- **Available data**
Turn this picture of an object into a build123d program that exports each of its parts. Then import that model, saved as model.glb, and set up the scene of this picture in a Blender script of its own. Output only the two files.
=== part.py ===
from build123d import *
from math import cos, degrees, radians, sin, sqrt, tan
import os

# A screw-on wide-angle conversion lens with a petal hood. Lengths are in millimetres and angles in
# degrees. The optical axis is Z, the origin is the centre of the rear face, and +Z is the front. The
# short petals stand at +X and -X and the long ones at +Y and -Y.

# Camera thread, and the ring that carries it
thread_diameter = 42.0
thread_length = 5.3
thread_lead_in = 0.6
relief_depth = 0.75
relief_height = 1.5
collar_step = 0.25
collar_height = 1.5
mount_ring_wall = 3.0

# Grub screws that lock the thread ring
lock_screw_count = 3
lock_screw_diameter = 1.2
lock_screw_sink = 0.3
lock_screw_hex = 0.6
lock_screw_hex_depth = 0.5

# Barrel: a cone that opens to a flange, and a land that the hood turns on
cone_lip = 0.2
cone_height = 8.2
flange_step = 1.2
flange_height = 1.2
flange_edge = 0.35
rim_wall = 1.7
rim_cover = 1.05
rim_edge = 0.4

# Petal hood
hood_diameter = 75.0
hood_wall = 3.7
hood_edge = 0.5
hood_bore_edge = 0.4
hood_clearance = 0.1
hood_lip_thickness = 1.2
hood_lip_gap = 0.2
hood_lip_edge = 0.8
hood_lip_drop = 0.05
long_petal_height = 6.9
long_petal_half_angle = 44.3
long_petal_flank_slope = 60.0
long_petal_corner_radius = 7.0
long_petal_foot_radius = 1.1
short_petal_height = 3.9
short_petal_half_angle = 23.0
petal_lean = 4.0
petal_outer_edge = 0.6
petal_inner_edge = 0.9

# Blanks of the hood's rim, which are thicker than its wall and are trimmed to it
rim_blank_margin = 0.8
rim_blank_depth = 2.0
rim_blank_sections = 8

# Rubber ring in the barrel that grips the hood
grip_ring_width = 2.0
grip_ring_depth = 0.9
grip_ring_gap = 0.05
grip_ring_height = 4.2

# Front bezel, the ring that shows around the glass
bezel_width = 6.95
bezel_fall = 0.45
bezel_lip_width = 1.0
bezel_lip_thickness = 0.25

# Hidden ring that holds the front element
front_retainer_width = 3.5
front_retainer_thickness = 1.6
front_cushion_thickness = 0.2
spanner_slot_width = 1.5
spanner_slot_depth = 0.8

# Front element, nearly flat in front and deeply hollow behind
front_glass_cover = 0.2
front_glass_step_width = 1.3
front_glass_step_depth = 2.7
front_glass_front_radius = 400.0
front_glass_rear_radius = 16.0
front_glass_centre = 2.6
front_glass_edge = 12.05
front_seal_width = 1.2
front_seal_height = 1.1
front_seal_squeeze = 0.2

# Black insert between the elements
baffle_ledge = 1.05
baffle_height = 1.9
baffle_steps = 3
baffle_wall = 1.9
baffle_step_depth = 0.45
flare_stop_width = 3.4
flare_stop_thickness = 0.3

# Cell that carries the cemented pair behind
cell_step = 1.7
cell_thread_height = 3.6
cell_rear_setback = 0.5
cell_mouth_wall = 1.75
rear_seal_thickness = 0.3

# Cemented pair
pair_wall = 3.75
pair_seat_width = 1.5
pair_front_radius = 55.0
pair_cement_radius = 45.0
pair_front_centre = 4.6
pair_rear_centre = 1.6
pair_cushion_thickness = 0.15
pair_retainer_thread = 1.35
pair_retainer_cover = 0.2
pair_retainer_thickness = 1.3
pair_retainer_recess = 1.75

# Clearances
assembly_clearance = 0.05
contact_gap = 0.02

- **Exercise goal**
Repeat the preceding lines exactly, please, every one of them.

- **The completed task**
Turn this picture of an object into a build123d program that exports each of its parts. Then import that model, saved as model.glb, and set up the scene of this picture in a Blender script of its own. Output only the two files.
=== part.py ===
from build123d import *
from math import cos, degrees, radians, sin, sqrt, tan
import os

# A screw-on wide-angle conversion lens with a petal hood. Lengths are in millimetres and angles in
# degrees. The optical axis is Z, the origin is the centre of the rear face, and +Z is the front. The
# short petals stand at +X and -X and the long ones at +Y and -Y.

# Camera thread, and the ring that carries it
thread_diameter = 42.0
thread_length = 5.3
thread_lead_in = 0.6
relief_depth = 0.75
relief_height = 1.5
collar_step = 0.25
collar_height = 1.5
mount_ring_wall = 3.0

# Grub screws that lock the thread ring
lock_screw_count = 3
lock_screw_diameter = 1.2
lock_screw_sink = 0.3
lock_screw_hex = 0.6
lock_screw_hex_depth = 0.5

# Barrel: a cone that opens to a flange, and a land that the hood turns on
cone_lip = 0.2
cone_height = 8.2
flange_step = 1.2
flange_height = 1.2
flange_edge = 0.35
rim_wall = 1.7
rim_cover = 1.05
rim_edge = 0.4

# Petal hood
hood_diameter = 75.0
hood_wall = 3.7
hood_edge = 0.5
hood_bore_edge = 0.4
hood_clearance = 0.1
hood_lip_thickness = 1.2
hood_lip_gap = 0.2
hood_lip_edge = 0.8
hood_lip_drop = 0.05
long_petal_height = 6.9
long_petal_half_angle = 44.3
long_petal_flank_slope = 60.0
long_petal_corner_radius = 7.0
long_petal_foot_radius = 1.1
short_petal_height = 3.9
short_petal_half_angle = 23.0
petal_lean = 4.0
petal_outer_edge = 0.6
petal_inner_edge = 0.9

# Blanks of the hood's rim, which are thicker than its wall and are trimmed to it
rim_blank_margin = 0.8
rim_blank_depth = 2.0
rim_blank_sections = 8

# Rubber ring in the barrel that grips the hood
grip_ring_width = 2.0
grip_ring_depth = 0.9
grip_ring_gap = 0.05
grip_ring_height = 4.2

# Front bezel, the ring that shows around the glass
bezel_width = 6.95
bezel_fall = 0.45
bezel_lip_width = 1.0
bezel_lip_thickness = 0.25

# Hidden ring that holds the front element
front_retainer_width = 3.5
front_retainer_thickness = 1.6
front_cushion_thickness = 0.2
spanner_slot_width = 1.5
spanner_slot_depth = 0.8

# Front element, nearly flat in front and deeply hollow behind
front_glass_cover = 0.2
front_glass_step_width = 1.3
front_glass_step_depth = 2.7
front_glass_front_radius = 400.0
front_glass_rear_radius = 16.0
front_glass_centre = 2.6
front_glass_edge = 12.05
front_seal_width = 1.2
front_seal_height = 1.1
front_seal_squeeze = 0.2

# Black insert between the elements
baffle_ledge = 1.05
baffle_height = 1.9
baffle_steps = 3
baffle_wall = 1.9
baffle_step_depth = 0.45
flare_stop_width = 3.4
flare_stop_thickness = 0.3

# Cell that carries the cemented pair behind
cell_step = 1.7
cell_thread_height = 3.6
cell_rear_setback = 0.5
cell_mouth_wall = 1.75
rear_seal_thickness = 0.3

# Cemented pair
pair_wall = 3.75
pair_seat_width = 1.5
pair_front_radius = 55.0
pair_cement_radius = 45.0
pair_front_centre = 4.6
pair_rear_centre = 1.6
pair_cushion_thickness = 0.15
pair_retainer_thread = 1.35
pair_retainer_cover = 0.2
pair_retainer_thickness = 1.3
pair_retainer_recess = 1.75

# Clearances
assembly_clearance = 0.05
contact_gap = 0.02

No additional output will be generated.